There are several reasons to believe that the chance of success for the Palestinian unity dialogue now is very small, if not non-existent.

The Egyptian-led mediation effort has now seen three rounds of meetings, sometimes involving all 13 Palestinian factions, sometimes between only the two main rivals, Fateh and Hamas. None has been successful. It can be argued that the division in the Palestinian polity that resulted from the violent competition between Fateh and Hamas for power has reached an irreversible point, at least in the short and medium terms.

One of the main indications of this is the nature of the latest Egyptian proposal, presented to Fateh and Hamas in the last meeting in Cairo between Ahmed Qurei and Musa Abu Marzouq. The Egyptians proposed to keep the two de facto governments in Gaza and the West Bank and create a new body to coordinate activities between them.

The proposal seems to admit the impossibility of forming a national unity government. The nature of the responses it elicited was also telling.
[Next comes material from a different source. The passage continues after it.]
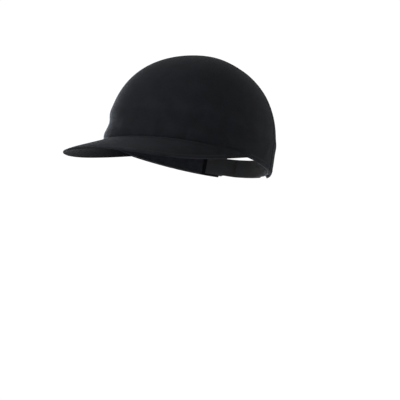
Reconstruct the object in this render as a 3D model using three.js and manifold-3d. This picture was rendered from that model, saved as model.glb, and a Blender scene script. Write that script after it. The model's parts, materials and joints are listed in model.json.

Hamas responded with two questions: what would be the status of Ismail Haniyeh's government and who would compose the West Bank government. Fateh responded with two other questions: to whom would such a supervisory committee report to and what would be the terms of reference of its work.

Together, the proposal and the questions betray willingness by Cairo, Hamas and Fateh to live with the current division, even institutionalize it, leaving analysts to conclude that the main players are giving up on the possibility of national reconciliation.

In trying to understand the situation and any future potential for reconciliation it is important to understand the difference in the realities of the West Bank and Gaza. Both areas are under Israeli occupation, but in the West Bank the Israeli army is operating throughout Palestinian areas, including in densely populated cities and towns. Israel fully controls the land, the expansion of settlements and settlement infrastructure and other infrastructure such as water, electricity and road networks, as well as the separation wall. While Israel keeps the Gaza Strip under a comprehensive siege of its air, land and water boundaries, within the Strip Hamas exercises full control.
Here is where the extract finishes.